Structural Bottlenecks in the US-China Dialogue
The conclusion of the US-China summit without a definitive breakthrough on the Ukraine or Iran conflicts highlights a fundamental misalignment in strategic timelines. Washington operates on short-term electoral and legislative cycles, demanding immediate concessions on dual-use technology exports and sanctions enforcement. Beijing operates on a multi-decade horizon, viewing these geopolitical frictions as mechanisms that drain Western military and financial resources.
This friction manifests in specific operational bottlenecks:
- The Dual-Use Dilemma: Washington defines dual-use items broadly, encompassing machine tools, microelectronics, and nitrocellulose. Beijing defines them narrowly, maintaining that standard commercial trade cannot be restricted by foreign extra-territorial laws.
- The Mediation Paradox: While Ukraine requested Washington to press Beijing for a peace-brokerage role, China resists acting as a guarantor of any settlement that requires it to police Russian behavior or enforce borders, as this would deplete its leverage over Moscow.
- The Distraction Dividend: The outbreak of concurrent conflicts in the Middle East and Eastern Europe structurally reduces the US military's capacity to execute its planned pivot to the Indo-Pacific. For Beijing, a distracted Washington reduces the immediate operational pressure in the South China Sea and Taiwan Strait.
Tactical Execution and Sanctions Arbitrage
To maintain this equilibrium, Beijing utilizes a decentralized execution strategy designed to obfuscate trade flows while preserving plausible deniability at the state level.
Instead of employing tier-one state-owned enterprises or global systemically important banks (G-SIBs) to interface with sanctioned Russian entities, the trade has been funneled to regional, localized institutions. These small, domestically focused banks operate with zero exposure to the US financial system, rendering Western secondary sanctions ineffective against them.
Concurrently, the transfer of dual-use components occurs through highly fragmented supply chains utilizing third-party intermediaries in Central Asia, the South Caucasus, and the Gulf. By shifting the logistics architecture from direct state-to-state transfers to private, multi-layered networks, Beijing satisfies Russia’s baseline industrial requirements while depriving Western regulators of a clear, actionable casus belli for comprehensive sanctions.
Operational Imperatives for Global Supply Chains
Corporate decision-makers, logistics directors, and macro hedge funds must discard the narrative of a monolithic "anti-Western bloc" and adapt to a bifurcated operating environment.

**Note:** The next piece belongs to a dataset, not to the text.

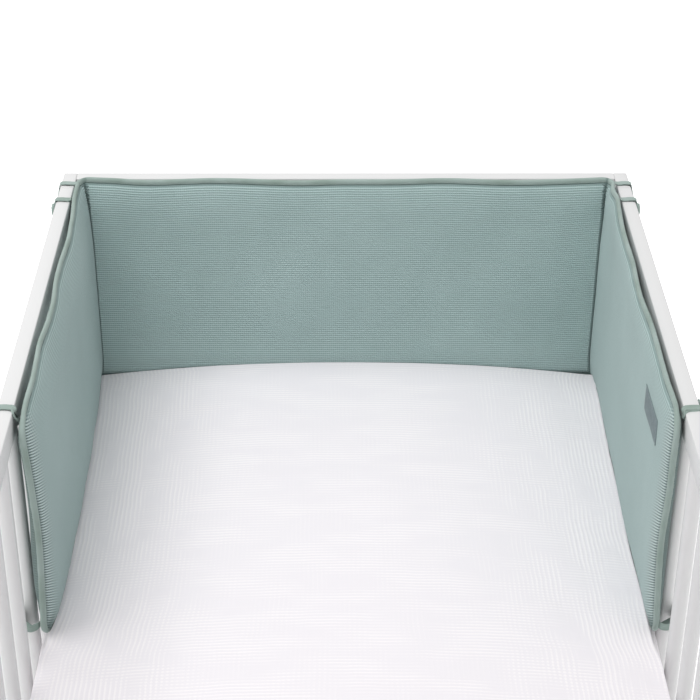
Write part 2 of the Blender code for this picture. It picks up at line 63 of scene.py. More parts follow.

The immediate tactical priority is the implementation of multi-layered compliance filtering. Compliance infrastructure must be re-engineered to look past the immediate counterparty and audit secondary and tertiary nodes in Central Asia and East Asia. Any supply chain relying on Chinese microelectronics or machinery must establish a verifiable firewall separating domestic Chinese production lines from those servicing export markets in the West.
The second imperative is the diversification of liquidity and transaction channels. As Western regulators tighten the parameters around dual-use trade, the probability of sudden, targeted asset freezes on mid-tier Chinese financial institutions increases significantly. Treasury operations must reduce reliance on single-point clearing houses in regional hubs and establish alternative settlement pathways in non-aligned jurisdictions.

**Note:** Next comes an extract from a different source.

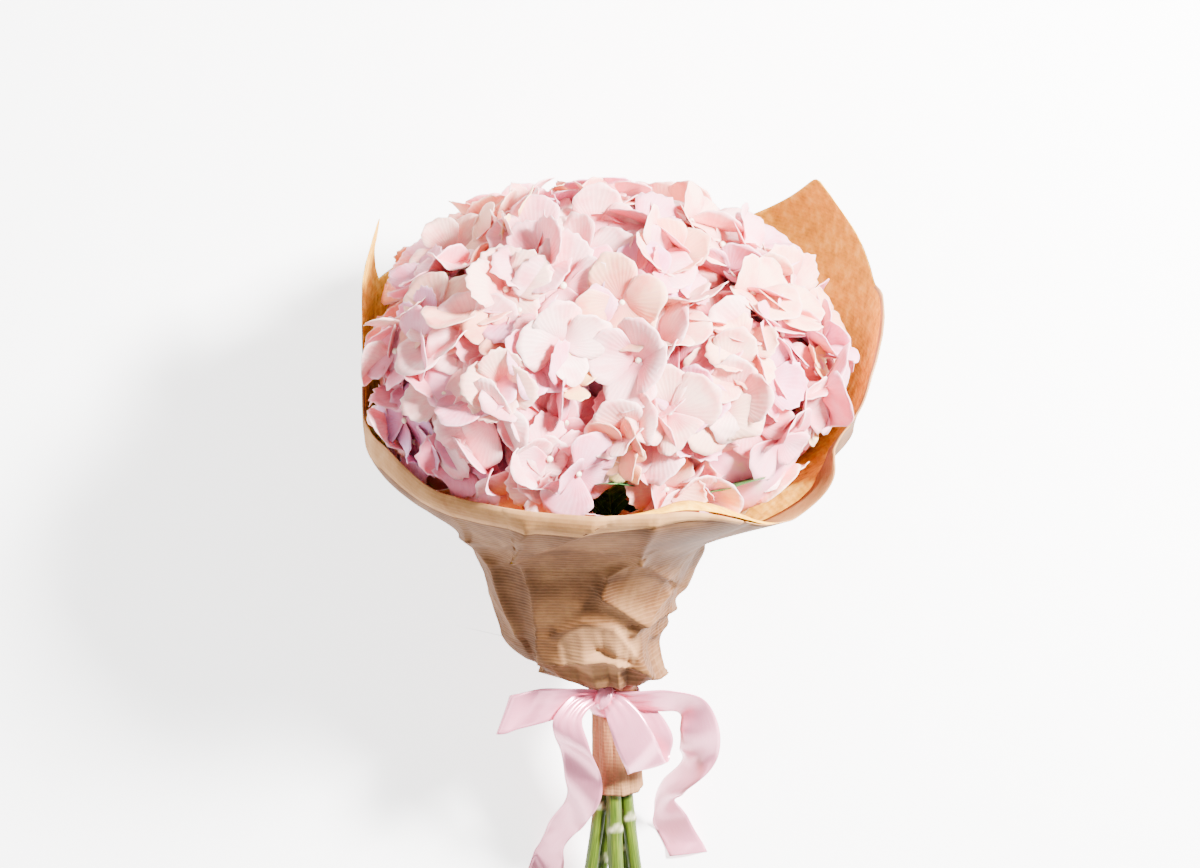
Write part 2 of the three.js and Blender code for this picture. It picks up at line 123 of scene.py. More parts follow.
# Paper: how far each wall swells out just above the tie and over what height, then how much it
# gains through the cone, the flare and the top
PAPER_NECK = 13.9
WALLS = {
    "left": (44, 40, 21, 70, 4),
    "right": (12, 28, 38, 90, 24),
    "front": (24, 36, 38, 73, 0),
    "back": (36, 28, 82, 42, 22),
}
RIM_FRONT = 172
RIM_BACK = 250
RIM_PEAK_RIGHT = 53
RIM_PEAK_LEFT = 52
RIM_DIP = 30
CORNER_OUT = 16
DRAWN_IN = 13
CREASE_STRENGTH = 2.4
RIB_RUN = 1.12
SHEET_COLUMNS = 300
SHEET_ROWS = 150
# The share of a line's rows that the tube below the tie takes, against one share for the rest
TUBE_SHARE = 0.34
# The middle of the lighter patch above the tie, in metres
LIGHTER_PATCH = (-0.001, -0.169, 0.146)
# How far the paper stays inside the solids' box
PAPER_KEEP = 0.4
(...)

The final strategic play requires assuming that Beijing will maintain this calibrated ambiguity indefinitely. China will not abandon Russia, nor will it fully decouple from the West. It will continually adjust its compliance thresholds based on real-time enforcement pressure from Washington. Consequently, the optimal corporate strategy is not total divestment, but the institutionalization of modular supply chains that can be decoupled or re-routed within a 72-hour window upon the triggering of specific regulatory sanctions thresholds.